• [Supplied data]

# # #

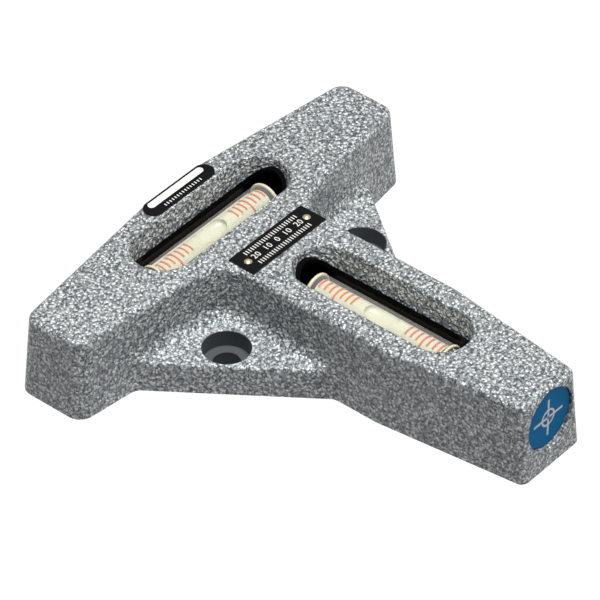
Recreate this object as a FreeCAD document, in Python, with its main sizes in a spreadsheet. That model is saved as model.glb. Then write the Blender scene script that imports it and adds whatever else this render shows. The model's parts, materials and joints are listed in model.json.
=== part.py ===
"""Fixed T-shaped cross spirit level: one cast-iron body with two crossed vials."""
import FreeCAD, Part
import math
import os
import Sketcher

doc = FreeCAD.newDocument("cross_level")

# ---------------------------------------------------------------- driving sizes
# Frame: X along the crossbar, Y along the stem (the stem points to -Y), Z up.
# The origin is on the measuring face, under the crossing of the two centre lines.
SIZES = (
    # casting, widths and lengths at the base
    ("height", 27.0), ("draft", 3.5),
    ("bar_length", 144.1), ("bar_shift", -1.4), ("bar_mid_width", 38.4),
    ("bar_end_width", 23.6), ("bar_flat", 25.0),
    ("stem_width", 37.6), ("stem_end_width", 25.8), ("stem_reach", 124.5),
    ("gusset_height", 10.0), ("gusset_on_bar", 63.1), ("gusset_on_stem", 86.2), ("stem_bend_gap", 6.0),
    ("bar_corner_round", 5.0), ("stem_corner_round", 2.5), ("root_round", 10.0), ("gusset_round", 4.5),
    ("top_round", 2.0), ("gusset_rim_round", 1.2),
    # windows over the vials
    ("window_length", 61.6), ("window_width", 19.4), ("window_draft", 15.0), ("window_rim_round", 0.8),
    ("bar_window_shift", -2.8), ("stem_window_place", 62.2),
    # bores that hold the vial tubes
    ("bore_drop", 10.9), ("bore_width", 17.0), ("recess_width", 20.0), ("recess_depth", 5.0),
    # holes for the fixing screws
    ("hole_spacing", 60.7), ("hole_setback", 29.7), ("hole_width", 8.4),
    ("counterbore_width", 14.4), ("counterbore_depth", 5.5),
    # vial, its spirit and the plaster bed under it
    ("vial_width", 11.0), ("vial_length", 49.6), ("vial_wall", 1.1), ("vial_end_wall", 2.0),
    ("barrel_rise", 0.1),
    ("bubble_length", 13.0), ("bubble_width", 6.6), ("bubble_depth", 3.6), ("bubble_sink", 0.9),
    ("bed_drop", 1.5),
    # slotted tube round the vial, its caps and the grub screws that hold it
    ("tube_length", 72.0), ("tube_wall", 1.2), ("slot_length", 57.0), ("slot_width", 13.6),
    ("cap_thickness", 3.0), ("set_screw_width", 4.0), ("set_screw_length", 6.0), ("set_screw_inset", 3.6),
    ("socket_width", 2.0), ("socket_depth", 2.0),
    # plugs in the bores' mouths and the disc on the stem's plug
    ("plug_clearance", 0.2), ("plug_head", 2.7), ("plug_shank", 9.0), ("plug_inset", 2.0),
    ("disc_thickness", 0.3), ("disc_margin", 0.2),
    # plates on the top face
    ("plate_thickness", 0.5), ("plate_length", 32.1), ("plate_width", 9.6), ("plate_setback", 23.1),
    ("rivet_spacing", 26.0), ("rivet_head", 2.4), ("rivet_rise", 0.5), ("rivet_shank", 1.4),
    ("rivet_depth", 4.0),
    ("badge_length", 28.6), ("badge_width", 6.4), ("badge_setback", 13.4), ("badge_shift", -1.4),
    # how far a cutting solid runs past what it cuts
    ("overrun", 1.0),
)
sheet = doc.addObject("Spreadsheet::Sheet", "sizes")
for row, (alias, value) in enumerate(SIZES, start=1):
    sheet.set("A%d" % row, alias)
    sheet.set("B%d" % row, str(value))
    sheet.setAlias("B%d" % row, alias)
doc.recompute()
value_of = {alias: getattr(sheet, alias) for alias, _ in SIZES}
nodes = []
CLOSE = 0.01
ROUGH_SIZE = 10.0


# ---------------------------------------------------------------- small helpers
def cell(text):
    """Write every size's name in a formula as a reference to its cell."""
    words = []
    for word in text.split():
        words.append("sizes." + word if word in value_of else word)
    return " ".join(words)


def bind(thing, **formulas):
    """Tie properties of a thing to formulas."""
    for name, text in formulas.items():
        thing.setExpression(name, cell(text))
    return thing


def place(thing, x="0", y="0", z="0", axis=None, angle=0.0):
    """Put a primitive at a formula's place, turned about an axis by a fixed angle."""
    if axis is not None:
        thing.Placement = FreeCAD.Placement(FreeCAD.Vector(), FreeCAD.Rotation(FreeCAD.Vector(*axis), angle))
    for letter, text in (("x", x), ("y", y), ("z", z)):
        thing.setExpression(".Placement.Base." + letter, cell(text))
    return thing


def keep(thing, label):
    """Name a finished piece and list it as a node."""
    thing.Label = label
    nodes.append(thing)
    return thing


def near(a, b):
    return abs(a - b) < CLOSE


def origin_plane(body, role):
    return [item for item in body.Origin.OriginFeatures if item.Role == role][0]


def outline(body, name, corners):
    """Draw a closed outline with straight sides on the base, each corner tied to two formulas."""
    sketch = body.newObject("Sketcher::SketchObject", name)
    sketch.AttachmentSupport = (origin_plane(body, "XY_Plane"), "")
    sketch.MapMode = "FlatFace"
    count = len(corners)
    turn = 2 * math.pi / count
    rough = [FreeCAD.Vector(math.cos(i * turn), math.sin(i * turn), 0) * ROUGH_SIZE for i in range(count)]
    for i in range(count):
        sketch.addGeometry(Part.LineSegment(rough[i], rough[(i + 1) % count]), False)
    for i in range(count):
        sketch.addConstraint(Sketcher.Constraint("Coincident", i, 2, (i + 1) % count, 1))
    for i, formulas in enumerate(corners):
        for kind, axis, text, rough_value in zip(("DistanceX", "DistanceY"), (-2, -1), formulas, rough[i]):
            if text == "0":
                sketch.addConstraint(Sketcher.Constraint("PointOnObject", i, 1, axis))
                continue
            tie(sketch, "%s_%d" % (kind, i), text, Sketcher.Constraint(kind, i, 1, rough_value))
    return sketch


def tie(sketch, label, text, constraint):
    """Add a named constraint whose value follows a formula."""
    index = sketch.addConstraint(constraint)
    sketch.renameConstraint(index, label)
    sketch.setExpression("Constraints." + label, cell(text))


def pad(body, name, corners, length):
    """Raise an outline straight up from the base."""
    sketch = outline(body, name + "_outline", corners)
    block = body.newObject("PartDesign::Pad", name)
    block.Profile = sketch
    return bind(block, Length=length)


def lean_walls(body, name, angle):
    """Lean every upright wall of the body's last feature inwards, hinged at the base."""
    doc.recompute()
    base = body.Tip
    faces = enumerate(base.Shape.Faces, start=1)
    walls = ["Face%d" % i for i, face in faces if near(face.normalAt(0, 0).z, 0)]
    drafted = body.newObject("PartDesign::Draft", name)
    drafted.Base = (base, walls)
    drafted.NeutralPlane = (origin_plane(body, "XY_Plane"), [""])
    return bind(drafted, Angle=angle)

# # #

Extract all of the data shown above without alteration.

• [Task output]
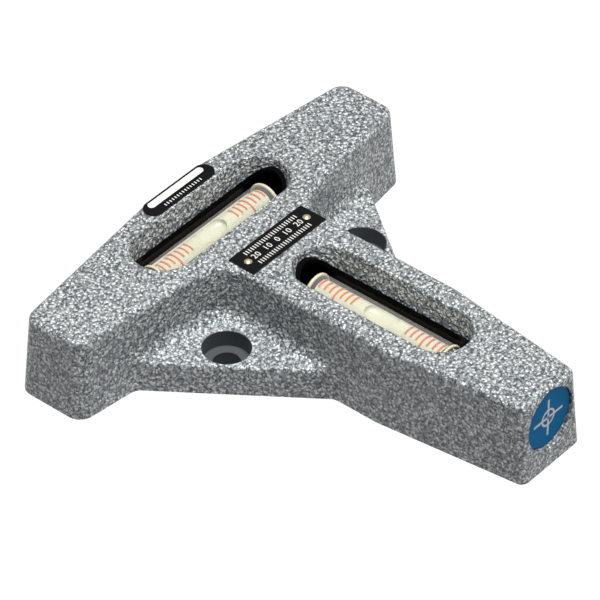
Recreate this object as a FreeCAD document, in Python, with its main sizes in a spreadsheet. That model is saved as model.glb. Then write the Blender scene script that imports it and adds whatever else this render shows. The model's parts, materials and joints are listed in model.json.
=== part.py ===
"""Fixed T-shaped cross spirit level: one cast-iron body with two crossed vials."""
import FreeCAD, Part
import math
import os
import Sketcher

doc = FreeCAD.newDocument("cross_level")

# ---------------------------------------------------------------- driving sizes
# Frame: X along the crossbar, Y along the stem (the stem points to -Y), Z up.
# The origin is on the measuring face, under the crossing of the two centre lines.
SIZES = (
    # casting, widths and lengths at the base
    ("height", 27.0), ("draft", 3.5),
    ("bar_length", 144.1), ("bar_shift", -1.4), ("bar_mid_width", 38.4),
    ("bar_end_width", 23.6), ("bar_flat", 25.0),
    ("stem_width", 37.6), ("stem_end_width", 25.8), ("stem_reach", 124.5),
    ("gusset_height", 10.0), ("gusset_on_bar", 63.1), ("gusset_on_stem", 86.2), ("stem_bend_gap", 6.0),
    ("bar_corner_round", 5.0), ("stem_corner_round", 2.5), ("root_round", 10.0), ("gusset_round", 4.5),
    ("top_round", 2.0), ("gusset_rim_round", 1.2),
    # windows over the vials
    ("window_length", 61.6), ("window_width", 19.4), ("window_draft", 15.0), ("window_rim_round", 0.8),
    ("bar_window_shift", -2.8), ("stem_window_place", 62.2),
    # bores that hold the vial tubes
    ("bore_drop", 10.9), ("bore_width", 17.0), ("recess_width", 20.0), ("recess_depth", 5.0),
    # holes for the fixing screws
    ("hole_spacing", 60.7), ("hole_setback", 29.7), ("hole_width", 8.4),
    ("counterbore_width", 14.4), ("counterbore_depth", 5.5),
    # vial, its spirit and the plaster bed under it
    ("vial_width", 11.0), ("vial_length", 49.6), ("vial_wall", 1.1), ("vial_end_wall", 2.0),
    ("barrel_rise", 0.1),
    ("bubble_length", 13.0), ("bubble_width", 6.6), ("bubble_depth", 3.6), ("bubble_sink", 0.9),
    ("bed_drop", 1.5),
    # slotted tube round the vial, its caps and the grub screws that hold it
    ("tube_length", 72.0), ("tube_wall", 1.2), ("slot_length", 57.0), ("slot_width", 13.6),
    ("cap_thickness", 3.0), ("set_screw_width", 4.0), ("set_screw_length", 6.0), ("set_screw_inset", 3.6),
    ("socket_width", 2.0), ("socket_depth", 2.0),
    # plugs in the bores' mouths and the disc on the stem's plug
    ("plug_clearance", 0.2), ("plug_head", 2.7), ("plug_shank", 9.0), ("plug_inset", 2.0),
    ("disc_thickness", 0.3), ("disc_margin", 0.2),
    # plates on the top face
    ("plate_thickness", 0.5), ("plate_length", 32.1), ("plate_width", 9.6), ("plate_setback", 23.1),
    ("rivet_spacing", 26.0), ("rivet_head", 2.4), ("rivet_rise", 0.5), ("rivet_shank", 1.4),
    ("rivet_depth", 4.0),
    ("badge_length", 28.6), ("badge_width", 6.4), ("badge_setback", 13.4), ("badge_shift", -1.4),
    # how far a cutting solid runs past what it cuts
    ("overrun", 1.0),
)
sheet = doc.addObject("Spreadsheet::Sheet", "sizes")
for row, (alias, value) in enumerate(SIZES, start=1):
    sheet.set("A%d" % row, alias)
    sheet.set("B%d" % row, str(value))
    sheet.setAlias("B%d" % row, alias)
doc.recompute()
value_of = {alias: getattr(sheet, alias) for alias, _ in SIZES}
nodes = []
CLOSE = 0.01
ROUGH_SIZE = 10.0


# ---------------------------------------------------------------- small helpers
def cell(text):
    """Write every size's name in a formula as a reference to its cell."""
    words = []
    for word in text.split():
        words.append("sizes." + word if word in value_of else word)
    return " ".join(words)


def bind(thing, **formulas):
    """Tie properties of a thing to formulas."""
    for name, text in formulas.items():
        thing.setExpression(name, cell(text))
    return thing


def place(thing, x="0", y="0", z="0", axis=None, angle=0.0):
    """Put a primitive at a formula's place, turned about an axis by a fixed angle."""
    if axis is not None:
        thing.Placement = FreeCAD.Placement(FreeCAD.Vector(), FreeCAD.Rotation(FreeCAD.Vector(*axis), angle))
    for letter, text in (("x", x), ("y", y), ("z", z)):
        thing.setExpression(".Placement.Base." + letter, cell(text))
    return thing


def keep(thing, label):
    """Name a finished piece and list it as a node."""
    thing.Label = label
    nodes.append(thing)
    return thing


def near(a, b):
    return abs(a - b) < CLOSE


def origin_plane(body, role):
    return [item for item in body.Origin.OriginFeatures if item.Role == role][0]


def outline(body, name, corners):
    """Draw a closed outline with straight sides on the base, each corner tied to two formulas."""
    sketch = body.newObject("Sketcher::SketchObject", name)
    sketch.AttachmentSupport = (origin_plane(body, "XY_Plane"), "")
    sketch.MapMode = "FlatFace"
    count = len(corners)
    turn = 2 * math.pi / count
    rough = [FreeCAD.Vector(math.cos(i * turn), math.sin(i * turn), 0) * ROUGH_SIZE for i in range(count)]
    for i in range(count):
        sketch.addGeometry(Part.LineSegment(rough[i], rough[(i + 1) % count]), False)
    for i in range(count):
        sketch.addConstraint(Sketcher.Constraint("Coincident", i, 2, (i + 1) % count, 1))
    for i, formulas in enumerate(corners):
        for kind, axis, text, rough_value in zip(("DistanceX", "DistanceY"), (-2, -1), formulas, rough[i]):
            if text == "0":
                sketch.addConstraint(Sketcher.Constraint("PointOnObject", i, 1, axis))
                continue
            tie(sketch, "%s_%d" % (kind, i), text, Sketcher.Constraint(kind, i, 1, rough_value))
    return sketch


def tie(sketch, label, text, constraint):
    """Add a named constraint whose value follows a formula."""
    index = sketch.addConstraint(constraint)
    sketch.renameConstraint(index, label)
    sketch.setExpression("Constraints." + label, cell(text))


def pad(body, name, corners, length):
    """Raise an outline straight up from the base."""
    sketch = outline(body, name + "_outline", corners)
    block = body.newObject("PartDesign::Pad", name)
    block.Profile = sketch
    return bind(block, Length=length)


def lean_walls(body, name, angle):
    """Lean every upright wall of the body's last feature inwards, hinged at the base."""
    doc.recompute()
    base = body.Tip
    faces = enumerate(base.Shape.Faces, start=1)
    walls = ["Face%d" % i for i, face in faces if near(face.normalAt(0, 0).z, 0)]
    drafted = body.newObject("PartDesign::Draft", name)
    drafted.Base = (base, walls)
    drafted.NeutralPlane = (origin_plane(body, "XY_Plane"), [""])
    return bind(drafted, Angle=angle)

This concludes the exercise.